((

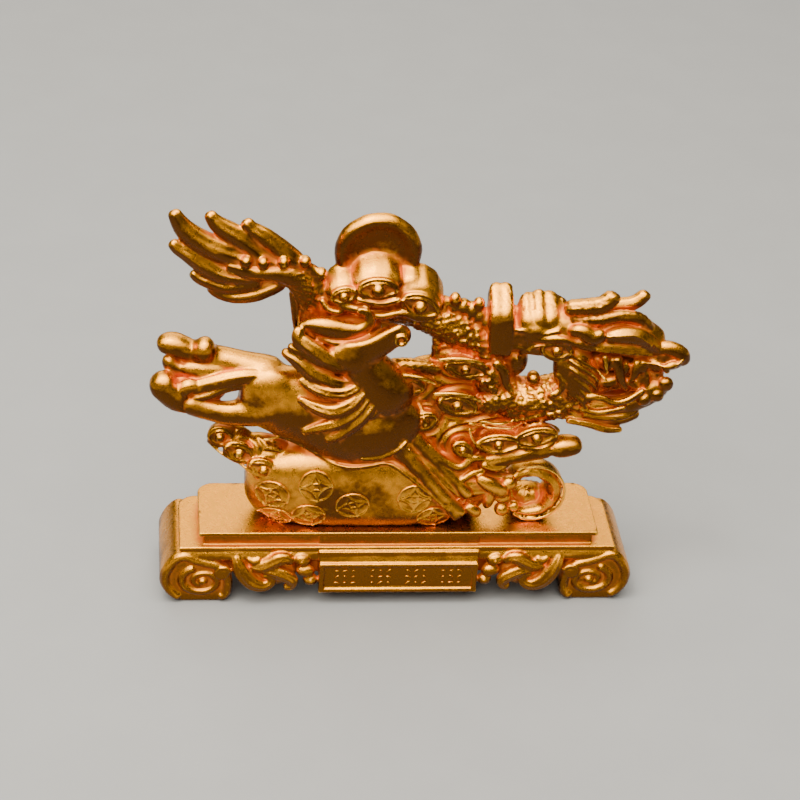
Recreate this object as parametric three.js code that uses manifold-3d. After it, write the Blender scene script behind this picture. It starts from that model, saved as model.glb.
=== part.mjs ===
// A gilded ornament: a horse gallops over a sack of coins and a dragon flies beside it among clouds, with a
// disc on its back. The group stands on a stepped plinth with volute feet and an inscribed plaque.
// Millimetres. X runs along the plinth, Y away from the viewer, Z up.
import * as THREE from "three";
import { mergeVertices } from "three/addons/utils/BufferGeometryUtils.js";
import Module from "manifold-3d";

const wasm = await Module();
wasm.setup();

// Driving sizes.
const plinthTop = 31;
const seatGap = 0.3;
const topSlab = { halfLength: 75.5, halfDepth: 16.5, thick: 1.8, corner: 6 };
const neckStep = { halfLength: 73.6, halfDepth: 14.8, thick: 4.4, corner: 5 };
const lowerSlab = { halfLength: 82.8, halfDepth: 17, thick: 1.8, corner: 7 };
const plinthBody = { halfDepth: 15, soffit: 12, bandHigh: 5, bandProud: 1.2, bandBulge: 2.6 };
const foot = { outer: 90, inner: 62.5, high: 19, halfDepth: 18.5, flatOuter: 83, flatInner: 66.7, bevel: 1.2 };
const volute = { x: -74, z: 9.4, radius: 6.4, wire: 1.3, stretch: 1.15 };
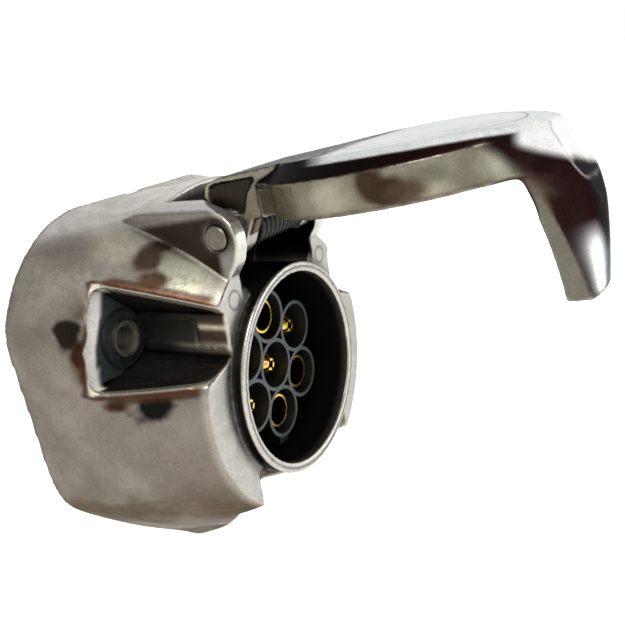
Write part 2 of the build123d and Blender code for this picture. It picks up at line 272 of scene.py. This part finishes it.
def span(t, src, lo, hi, a=0.0, b=1.0):
    r = t.nodes.new("ShaderNodeMapRange")
    r.inputs["From Min"].default_value = a
    r.inputs["From Max"].default_value = b
    r.inputs["To Min"].default_value = lo
    r.inputs["To Max"].default_value = hi
    t.links.new(src, r.inputs["Value"])
    return r.outputs["Result"]


def math_node(t, op, a, b=None):
    m = t.nodes.new("ShaderNodeMath")
    m.operation = op
    for k, v in enumerate((a, b)):
        if v is None:
            continue
        if isinstance(v, (int, float)):
            m.inputs[k].default_value = v
        else:
            t.links.new(v, m.inputs[k])
    return m.outputs[0]


def tint(t, colour, factor):
    """colour times a grey factor."""
    v = t.nodes.new("ShaderNodeVectorMath")
    v.operation = "SCALE"
    t.links.new(colour, v.inputs[0])
    t.links.new(factor, v.inputs["Scale"])
    return v.outputs[0]


def bump(t, b, height, strength, distance):
    n = t.nodes.new("ShaderNodeBump")
    n.inputs["Strength"].default_value = strength
    n.inputs["Distance"].default_value = distance
    t.links.new(height, n.inputs["Height"])
    t.links.new(n.outputs[0], b.inputs["Normal"])


def attribute(t, name, socket):
    n = t.nodes.new("ShaderNodeAttribute")
    n.attribute_name = name
    return n.outputs[socket]


def cast_metal():
    """Worn cast metal; colour, roughness and metal share come from the skin's own attributes, whose colour
    also carries painted shade, painted highlights and painted reflections.
    """
    m, t, b = new_mat("cast_metal_skin")
    tone = attribute(t, "tone", "Color")
    big = span(t, noise(t, 110, 4), 0.90, 1.10, 0.3, 0.7)
    mid = span(t, noise(t, 480, 4), 0.93, 1.07, 0.3, 0.7)
    fine = span(t, noise(t, 3600, 2), 0.84, 1.16, 0.3, 0.7)
    f = math_node(t, "MULTIPLY", math_node(t, "MULTIPLY", big, mid), fine)
    t.links.new(tint(t, tone, f), b.inputs["Base Color"])
    t.links.new(tint(t, tone, math_node(t, "MULTIPLY", f, 1.9)), b.inputs["Specular Tint"])
    rn = span(t, noise(t, 700, 3), -0.07, 0.09, 0.3, 0.7)
    t.links.new(math_node(t, "ADD", attribute(t, "gloss", "Fac"), rn), b.inputs["Roughness"])
    t.links.new(attribute(t, "plate", "Fac"), b.inputs["Metallic"])
    h = math_node(t, "ADD", math_node(t, "MULTIPLY", noise(t, 3200, 2), 0.35), noise(t, 420, 3))
    bump(t, b, h, 0.22, 0.00018)
    return m


def plain_metal(name, rgb, rough, metallic=1.0, grain=900, depth=0.0001, spread=0.14):
    m, t, b = new_mat(name)
    base = t.nodes.new("ShaderNodeRGB")
    base.outputs[0].default_value = (*lin(rgb), 1)
    f = math_node(t, "MULTIPLY", span(t, noise(t, grain, 4), 1 - spread, 1 + spread, 0.3, 0.7),
                  span(t, noise(t, grain / 4, 3), 1 - spread, 1 + spread, 0.3, 0.7))
    t.links.new(tint(t, base.outputs[0], f), b.inputs["Base Color"])
    gloss = span(t, noise(t, grain * 1.3, 3), max(0.04, rough - 0.08), rough + 0.1, 0.3, 0.7)
    t.links.new(gloss, b.inputs["Roughness"])
    b.inputs["Metallic"].default_value = metallic
    bump(t, b, noise(t, grain * 2, 3), 0.2, depth)
    return m


def axis_radius(t, cx, cz):
    """Distance from an axis along Y through (cx, cz), in metres."""
    v = t.nodes.new("ShaderNodeVectorMath")
    v.operation = "MULTIPLY_ADD"
    v.inputs[1].default_value = (1, 0, 1)
    v.inputs[2].default_value = (-cx, 0, -cz)
    t.links.new(object_coords(t), v.inputs[0])
    d = t.nodes.new("ShaderNodeVectorMath")
    d.operation = "LENGTH"
    t.links.new(v.outputs[0], d.inputs[0])
    return d.outputs["Value"]


def mix(t, fac, a, b):
    n = t.nodes.new("ShaderNodeMix")
    n.data_type = "RGBA"
    t.links.new(fac, n.inputs["Factor"])
    for k, v in ((6, a), (7, b)):
        if isinstance(v, (tuple, list, np.ndarray)):
            n.inputs[k].default_value = (*lin(v), 1)
        else:
            t.links.new(v, n.inputs[k])
    return n.outputs[2]


def coord(t, axis):
    s = t.nodes.new("ShaderNodeSeparateXYZ")
    t.links.new(object_coords(t), s.inputs[0])
    return s.outputs[axis]


def assign(names, mat):
    for n in names:
        me = nodes[n].data
        me.materials.clear()
        me.materials.append(mat)


# ------------------------------------------------------------------ the casting
CAST = cast_metal()
HY, HZ, TILT = -36.06, 35.0, math.radians(5.2)       # hinge axis (mm) and the lid's tilt at rest
FRONT_Y = -37.9                                      # front wall of the shell
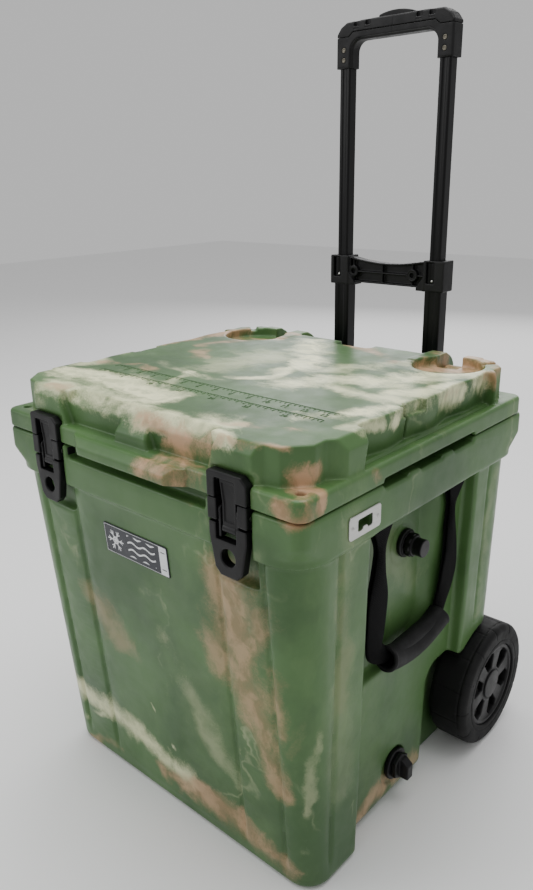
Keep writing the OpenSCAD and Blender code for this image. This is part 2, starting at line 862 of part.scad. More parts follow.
tub_shell();
tub_liner();
tub_foam();
latch_brackets();
latch_pivot_pins();
badge_plate();
lock_plates();
lock_plate_screws();
vent_body();
vent_cap();
drain_body();
drain_plug();
strap_anchors();
axle();
axle_nuts();
rail_tubes();
rail_bracket_upper();
rail_bracket_lower();
rail_screws();
hinge_rods();
lid_shell();
lid_foam();
lid_gasket();
latch_lever_left();
latch_lever_right();
latch_hook_left();
latch_hook_right();
link_pin_left();
link_pin_right();
tyre_left();
tyre_right();
hub_left();
hub_right();
hub_cap_left();
hub_cap_right();
straps_left();
straps_right();
carry_grip_left();
carry_grip_right();
middle_tubes();
middle_bracket();
top_tubes();
grip_body();
grip_cover();
grip_screws();
release_button();
button_spring();
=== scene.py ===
"""Looks of the wheeled cool box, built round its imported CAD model.

Moulded pieces are written as distance fields in millimetres, one function per piece, and turned
into meshes by solid(). Every piece is in the CAD model's frame: +X right, +Y back, +Z up.
"""

import functools
import json
import math

import bmesh
import bpy
import numpy as np
from mathutils import Matrix, Vector

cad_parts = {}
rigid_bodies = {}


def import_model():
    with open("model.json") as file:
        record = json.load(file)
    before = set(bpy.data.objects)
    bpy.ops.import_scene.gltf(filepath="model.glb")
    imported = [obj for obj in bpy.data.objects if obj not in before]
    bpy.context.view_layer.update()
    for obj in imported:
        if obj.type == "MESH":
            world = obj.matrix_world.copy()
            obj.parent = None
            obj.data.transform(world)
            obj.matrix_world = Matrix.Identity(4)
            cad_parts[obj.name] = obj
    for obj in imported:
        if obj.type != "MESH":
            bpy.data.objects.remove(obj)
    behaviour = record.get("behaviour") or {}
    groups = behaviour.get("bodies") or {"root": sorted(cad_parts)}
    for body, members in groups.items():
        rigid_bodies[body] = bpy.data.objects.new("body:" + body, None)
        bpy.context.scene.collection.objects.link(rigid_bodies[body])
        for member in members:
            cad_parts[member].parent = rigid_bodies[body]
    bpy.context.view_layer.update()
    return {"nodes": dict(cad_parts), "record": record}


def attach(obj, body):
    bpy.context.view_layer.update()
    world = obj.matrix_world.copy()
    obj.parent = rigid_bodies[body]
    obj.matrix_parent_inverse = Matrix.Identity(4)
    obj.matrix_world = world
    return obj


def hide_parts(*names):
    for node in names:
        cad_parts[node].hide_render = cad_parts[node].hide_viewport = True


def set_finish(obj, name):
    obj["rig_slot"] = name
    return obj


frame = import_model()

MM = 0.001

# Main dimensions of the cool box, in millimetres, as in the CAD model
RIM_HALF, RIM_FRONT, RIM_TOP = 230.0, 219.0, 465.5
WALL_TOP = 416.0
BASE_HALF, BASE_FRONT, BASE_BACK = 214.0, 182.0, 206.0
LEAN_SIDE, LEAN_FRONT, LEAN_BACK = 9.5 / WALL_TOP, 32.0 / WALL_TOP, 8.0 / WALL_TOP
LID_BASE, FLANGE_TOP, LID_TOP = 467.5, 488.5, 527.0
LATCH_X, LATCH_FACE, LATCH_BACK = 145.0, -223.5, -213.5
PIVOT = (-216.5, 457.0)
LINK = (-217.5, 439.5)
WHEEL = (185.0, 85.0)
HINGE = (204.0, 501.0)


# ---------------------------------------------------------------- distance fields

def both(a, b, r=0.0):
    """Where two shapes overlap, with the edge between them rounded to r."""
    if np.ndim(r) == 0 and r <= 0:
        return np.maximum(a, b)
    u = np.maximum(a + r, 0)
    v = np.maximum(b + r, 0)
    return np.minimum(np.maximum(a, b), -r) + np.sqrt(u * u + v * v)


def either(a, b, r=0.0):
    """Two shapes joined, with a fillet of r between them."""
    return -both(-a, -b, r)


def less(a, b, r=0.0):
    """Shape a without shape b, with the new edge rounded to r."""
    return both(a, -b, r)


def span(v, low, high):
    """Distance outside the stretch from low to high."""
    return np.maximum(low - v, v - high)


def slope(u, v, point, rise, run):
    """Distance outside a line through point that climbs by rise along v for each run along u."""
    size = math.hypot(rise, run)
    return ((u - point[0]) * rise + (v - point[1]) * run) / size


def disc(u, v, centre, r):
    """Distance outside a circle."""
    return np.hypot(u - centre[0], v - centre[1]) - r


def outline(u, v, points):
    """Signed distance to a closed outline in the plane."""
    best = np.full(np.broadcast(u, v).shape, 1e9, np.float32)
    inside = np.zeros(best.shape, bool)
    for (ax, ay), (bx, by) in zip(points, points[1:] + points[:1]):
        ex, ey = bx - ax, by - ay
        t = np.clip(((u - ax) * ex + (v - ay) * ey) / (ex * ex + ey * ey), 0, 1)
        best = np.minimum(best, (u - ax - t * ex) ** 2 + (v - ay - t * ey) ** 2)
        if ay != by:
            crossing = (ay > v) != (by > v)
            inside ^= crossing & (u < ex * (v - ay) / ey + ax)
    return np.where(inside, -1, 1) * np.sqrt(best)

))

Give back, word for word, only the lines above from the line holding "hub_cap_left();" to the line holding "for body, members", both included.

hub_cap_left();
hub_cap_right();
straps_left();
straps_right();
carry_grip_left();
carry_grip_right();
middle_tubes();
middle_bracket();
top_tubes();
grip_body();
grip_cover();
grip_screws();
release_button();
button_spring();
=== scene.py ===
"""Looks of the wheeled cool box, built round its imported CAD model.

Moulded pieces are written as distance fields in millimetres, one function per piece, and turned
into meshes by solid(). Every piece is in the CAD model's frame: +X right, +Y back, +Z up.
"""

import functools
import json
import math

import bmesh
import bpy
import numpy as np
from mathutils import Matrix, Vector

cad_parts = {}
rigid_bodies = {}


def import_model():
    with open("model.json") as file:
        record = json.load(file)
    before = set(bpy.data.objects)
    bpy.ops.import_scene.gltf(filepath="model.glb")
    imported = [obj for obj in bpy.data.objects if obj not in before]
    bpy.context.view_layer.update()
    for obj in imported:
        if obj.type == "MESH":
            world = obj.matrix_world.copy()
            obj.parent = None
            obj.data.transform(world)
            obj.matrix_world = Matrix.Identity(4)
            cad_parts[obj.name] = obj
    for obj in imported:
        if obj.type != "MESH":
            bpy.data.objects.remove(obj)
    behaviour = record.get("behaviour") or {}
    groups = behaviour.get("bodies") or {"root": sorted(cad_parts)}
    for body, members in groups.items():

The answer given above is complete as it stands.